** Begin DATA LINES **

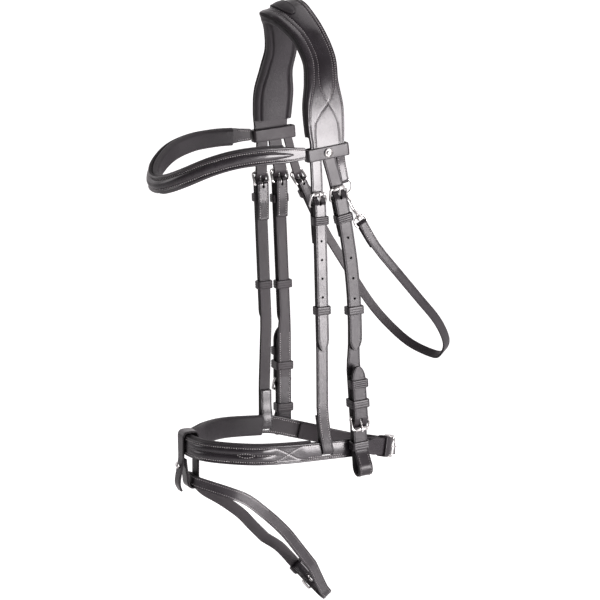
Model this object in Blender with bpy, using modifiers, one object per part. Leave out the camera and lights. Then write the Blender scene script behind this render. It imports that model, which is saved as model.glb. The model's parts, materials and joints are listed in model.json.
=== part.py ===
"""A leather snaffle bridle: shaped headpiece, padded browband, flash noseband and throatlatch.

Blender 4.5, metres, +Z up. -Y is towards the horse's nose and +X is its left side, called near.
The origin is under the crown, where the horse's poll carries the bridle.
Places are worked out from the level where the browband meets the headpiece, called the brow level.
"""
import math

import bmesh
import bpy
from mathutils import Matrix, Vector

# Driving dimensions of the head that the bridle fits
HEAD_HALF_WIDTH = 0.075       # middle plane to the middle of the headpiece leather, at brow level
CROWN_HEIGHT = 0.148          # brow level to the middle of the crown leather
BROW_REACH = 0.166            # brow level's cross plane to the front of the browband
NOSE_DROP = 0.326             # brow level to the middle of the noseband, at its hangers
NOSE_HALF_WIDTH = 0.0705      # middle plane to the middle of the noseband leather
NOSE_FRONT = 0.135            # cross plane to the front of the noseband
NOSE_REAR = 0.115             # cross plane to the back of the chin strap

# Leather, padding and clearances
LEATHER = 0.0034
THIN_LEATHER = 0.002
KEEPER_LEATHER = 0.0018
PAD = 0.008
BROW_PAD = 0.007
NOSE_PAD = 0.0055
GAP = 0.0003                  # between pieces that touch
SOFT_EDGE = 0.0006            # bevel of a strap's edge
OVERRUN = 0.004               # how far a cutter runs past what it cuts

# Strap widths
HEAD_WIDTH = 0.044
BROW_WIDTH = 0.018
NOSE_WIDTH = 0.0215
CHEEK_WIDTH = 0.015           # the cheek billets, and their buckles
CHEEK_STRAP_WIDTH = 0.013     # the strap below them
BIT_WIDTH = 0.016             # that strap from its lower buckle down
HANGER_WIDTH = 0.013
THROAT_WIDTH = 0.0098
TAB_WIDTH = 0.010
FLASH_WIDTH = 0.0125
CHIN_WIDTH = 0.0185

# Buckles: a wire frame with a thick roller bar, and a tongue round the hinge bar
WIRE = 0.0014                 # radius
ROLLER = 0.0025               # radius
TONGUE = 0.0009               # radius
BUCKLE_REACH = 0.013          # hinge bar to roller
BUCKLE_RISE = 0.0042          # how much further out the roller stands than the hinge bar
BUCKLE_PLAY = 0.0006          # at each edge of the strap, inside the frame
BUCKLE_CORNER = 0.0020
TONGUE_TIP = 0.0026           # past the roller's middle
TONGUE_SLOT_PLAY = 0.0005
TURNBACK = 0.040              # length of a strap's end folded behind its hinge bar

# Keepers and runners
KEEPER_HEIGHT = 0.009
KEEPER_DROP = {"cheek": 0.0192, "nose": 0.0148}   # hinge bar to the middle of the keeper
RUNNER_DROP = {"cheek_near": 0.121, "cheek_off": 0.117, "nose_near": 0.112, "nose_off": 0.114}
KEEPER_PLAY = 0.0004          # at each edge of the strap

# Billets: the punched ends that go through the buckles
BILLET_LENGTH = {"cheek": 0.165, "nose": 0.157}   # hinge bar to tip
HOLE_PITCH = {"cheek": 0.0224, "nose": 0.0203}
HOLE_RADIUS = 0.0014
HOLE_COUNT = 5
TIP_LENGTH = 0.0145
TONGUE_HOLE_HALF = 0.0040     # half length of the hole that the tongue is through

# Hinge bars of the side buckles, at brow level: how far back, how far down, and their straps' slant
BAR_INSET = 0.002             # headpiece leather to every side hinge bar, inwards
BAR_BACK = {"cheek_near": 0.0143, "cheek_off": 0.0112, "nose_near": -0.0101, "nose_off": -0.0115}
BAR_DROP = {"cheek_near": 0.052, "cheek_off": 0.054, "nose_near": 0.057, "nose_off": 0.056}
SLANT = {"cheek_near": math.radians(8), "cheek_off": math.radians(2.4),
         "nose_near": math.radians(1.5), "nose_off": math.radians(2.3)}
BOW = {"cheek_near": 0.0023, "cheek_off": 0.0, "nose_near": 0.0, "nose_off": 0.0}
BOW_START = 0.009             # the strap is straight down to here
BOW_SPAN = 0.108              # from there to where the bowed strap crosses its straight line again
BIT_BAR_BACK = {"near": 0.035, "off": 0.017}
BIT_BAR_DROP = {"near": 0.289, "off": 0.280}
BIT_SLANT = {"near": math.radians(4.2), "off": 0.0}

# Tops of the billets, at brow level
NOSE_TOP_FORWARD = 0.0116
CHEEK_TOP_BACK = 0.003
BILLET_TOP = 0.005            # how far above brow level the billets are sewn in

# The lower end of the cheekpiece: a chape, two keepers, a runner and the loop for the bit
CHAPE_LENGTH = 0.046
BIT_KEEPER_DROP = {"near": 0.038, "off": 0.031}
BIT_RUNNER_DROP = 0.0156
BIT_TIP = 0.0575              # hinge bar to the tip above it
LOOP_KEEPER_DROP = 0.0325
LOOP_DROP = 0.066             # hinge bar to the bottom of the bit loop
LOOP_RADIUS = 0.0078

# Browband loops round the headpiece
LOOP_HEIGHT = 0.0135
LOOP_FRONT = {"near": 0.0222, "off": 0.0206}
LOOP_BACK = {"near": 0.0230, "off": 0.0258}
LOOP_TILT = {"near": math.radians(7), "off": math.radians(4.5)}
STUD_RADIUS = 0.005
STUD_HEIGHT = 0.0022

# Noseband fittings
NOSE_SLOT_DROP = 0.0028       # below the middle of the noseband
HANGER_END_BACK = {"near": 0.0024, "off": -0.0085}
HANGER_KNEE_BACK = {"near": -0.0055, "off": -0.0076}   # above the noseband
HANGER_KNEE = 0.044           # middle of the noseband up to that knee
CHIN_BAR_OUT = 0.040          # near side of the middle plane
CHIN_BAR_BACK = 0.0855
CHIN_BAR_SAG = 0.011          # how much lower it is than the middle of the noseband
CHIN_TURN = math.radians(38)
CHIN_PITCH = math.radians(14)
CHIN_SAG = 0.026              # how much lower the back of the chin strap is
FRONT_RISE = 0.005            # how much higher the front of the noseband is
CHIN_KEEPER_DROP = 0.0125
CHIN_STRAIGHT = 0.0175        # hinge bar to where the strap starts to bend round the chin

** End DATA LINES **

TASK GOAL
Reproduce the material precisely, including every line.

SOLUTION FOR THIS PROBLEM
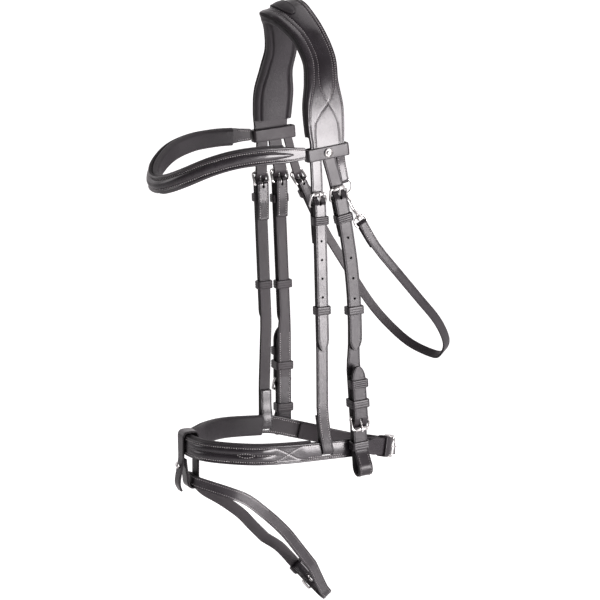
Model this object in Blender with bpy, using modifiers, one object per part. Leave out the camera and lights. Then write the Blender scene script behind this render. It imports that model, which is saved as model.glb. The model's parts, materials and joints are listed in model.json.
=== part.py ===
"""A leather snaffle bridle: shaped headpiece, padded browband, flash noseband and throatlatch.

Blender 4.5, metres, +Z up. -Y is towards the horse's nose and +X is its left side, called near.
The origin is under the crown, where the horse's poll carries the bridle.
Places are worked out from the level where the browband meets the headpiece, called the brow level.
"""
import math

import bmesh
import bpy
from mathutils import Matrix, Vector

# Driving dimensions of the head that the bridle fits
HEAD_HALF_WIDTH = 0.075       # middle plane to the middle of the headpiece leather, at brow level
CROWN_HEIGHT = 0.148          # brow level to the middle of the crown leather
BROW_REACH = 0.166            # brow level's cross plane to the front of the browband
NOSE_DROP = 0.326             # brow level to the middle of the noseband, at its hangers
NOSE_HALF_WIDTH = 0.0705      # middle plane to the middle of the noseband leather
NOSE_FRONT = 0.135            # cross plane to the front of the noseband
NOSE_REAR = 0.115             # cross plane to the back of the chin strap

# Leather, padding and clearances
LEATHER = 0.0034
THIN_LEATHER = 0.002
KEEPER_LEATHER = 0.0018
PAD = 0.008
BROW_PAD = 0.007
NOSE_PAD = 0.0055
GAP = 0.0003                  # between pieces that touch
SOFT_EDGE = 0.0006            # bevel of a strap's edge
OVERRUN = 0.004               # how far a cutter runs past what it cuts

# Strap widths
HEAD_WIDTH = 0.044
BROW_WIDTH = 0.018
NOSE_WIDTH = 0.0215
CHEEK_WIDTH = 0.015           # the cheek billets, and their buckles
CHEEK_STRAP_WIDTH = 0.013     # the strap below them
BIT_WIDTH = 0.016             # that strap from its lower buckle down
HANGER_WIDTH = 0.013
THROAT_WIDTH = 0.0098
TAB_WIDTH = 0.010
FLASH_WIDTH = 0.0125
CHIN_WIDTH = 0.0185

# Buckles: a wire frame with a thick roller bar, and a tongue round the hinge bar
WIRE = 0.0014                 # radius
ROLLER = 0.0025               # radius
TONGUE = 0.0009               # radius
BUCKLE_REACH = 0.013          # hinge bar to roller
BUCKLE_RISE = 0.0042          # how much further out the roller stands than the hinge bar
BUCKLE_PLAY = 0.0006          # at each edge of the strap, inside the frame
BUCKLE_CORNER = 0.0020
TONGUE_TIP = 0.0026           # past the roller's middle
TONGUE_SLOT_PLAY = 0.0005
TURNBACK = 0.040              # length of a strap's end folded behind its hinge bar

# Keepers and runners
KEEPER_HEIGHT = 0.009
KEEPER_DROP = {"cheek": 0.0192, "nose": 0.0148}   # hinge bar to the middle of the keeper
RUNNER_DROP = {"cheek_near": 0.121, "cheek_off": 0.117, "nose_near": 0.112, "nose_off": 0.114}
KEEPER_PLAY = 0.0004          # at each edge of the strap

# Billets: the punched ends that go through the buckles
BILLET_LENGTH = {"cheek": 0.165, "nose": 0.157}   # hinge bar to tip
HOLE_PITCH = {"cheek": 0.0224, "nose": 0.0203}
HOLE_RADIUS = 0.0014
HOLE_COUNT = 5
TIP_LENGTH = 0.0145
TONGUE_HOLE_HALF = 0.0040     # half length of the hole that the tongue is through

# Hinge bars of the side buckles, at brow level: how far back, how far down, and their straps' slant
BAR_INSET = 0.002             # headpiece leather to every side hinge bar, inwards
BAR_BACK = {"cheek_near": 0.0143, "cheek_off": 0.0112, "nose_near": -0.0101, "nose_off": -0.0115}
BAR_DROP = {"cheek_near": 0.052, "cheek_off": 0.054, "nose_near": 0.057, "nose_off": 0.056}
SLANT = {"cheek_near": math.radians(8), "cheek_off": math.radians(2.4),
         "nose_near": math.radians(1.5), "nose_off": math.radians(2.3)}
BOW = {"cheek_near": 0.0023, "cheek_off": 0.0, "nose_near": 0.0, "nose_off": 0.0}
BOW_START = 0.009             # the strap is straight down to here
BOW_SPAN = 0.108              # from there to where the bowed strap crosses its straight line again
BIT_BAR_BACK = {"near": 0.035, "off": 0.017}
BIT_BAR_DROP = {"near": 0.289, "off": 0.280}
BIT_SLANT = {"near": math.radians(4.2), "off": 0.0}

# Tops of the billets, at brow level
NOSE_TOP_FORWARD = 0.0116
CHEEK_TOP_BACK = 0.003
BILLET_TOP = 0.005            # how far above brow level the billets are sewn in

# The lower end of the cheekpiece: a chape, two keepers, a runner and the loop for the bit
CHAPE_LENGTH = 0.046
BIT_KEEPER_DROP = {"near": 0.038, "off": 0.031}
BIT_RUNNER_DROP = 0.0156
BIT_TIP = 0.0575              # hinge bar to the tip above it
LOOP_KEEPER_DROP = 0.0325
LOOP_DROP = 0.066             # hinge bar to the bottom of the bit loop
LOOP_RADIUS = 0.0078

# Browband loops round the headpiece
LOOP_HEIGHT = 0.0135
LOOP_FRONT = {"near": 0.0222, "off": 0.0206}
LOOP_BACK = {"near": 0.0230, "off": 0.0258}
LOOP_TILT = {"near": math.radians(7), "off": math.radians(4.5)}
STUD_RADIUS = 0.005
STUD_HEIGHT = 0.0022

# Noseband fittings
NOSE_SLOT_DROP = 0.0028       # below the middle of the noseband
HANGER_END_BACK = {"near": 0.0024, "off": -0.0085}
HANGER_KNEE_BACK = {"near": -0.0055, "off": -0.0076}   # above the noseband
HANGER_KNEE = 0.044           # middle of the noseband up to that knee
CHIN_BAR_OUT = 0.040          # near side of the middle plane
CHIN_BAR_BACK = 0.0855
CHIN_BAR_SAG = 0.011          # how much lower it is than the middle of the noseband
CHIN_TURN = math.radians(38)
CHIN_PITCH = math.radians(14)
CHIN_SAG = 0.026              # how much lower the back of the chin strap is
FRONT_RISE = 0.005            # how much higher the front of the noseband is
CHIN_KEEPER_DROP = 0.0125
CHIN_STRAIGHT = 0.0175        # hinge bar to where the strap starts to bend round the chin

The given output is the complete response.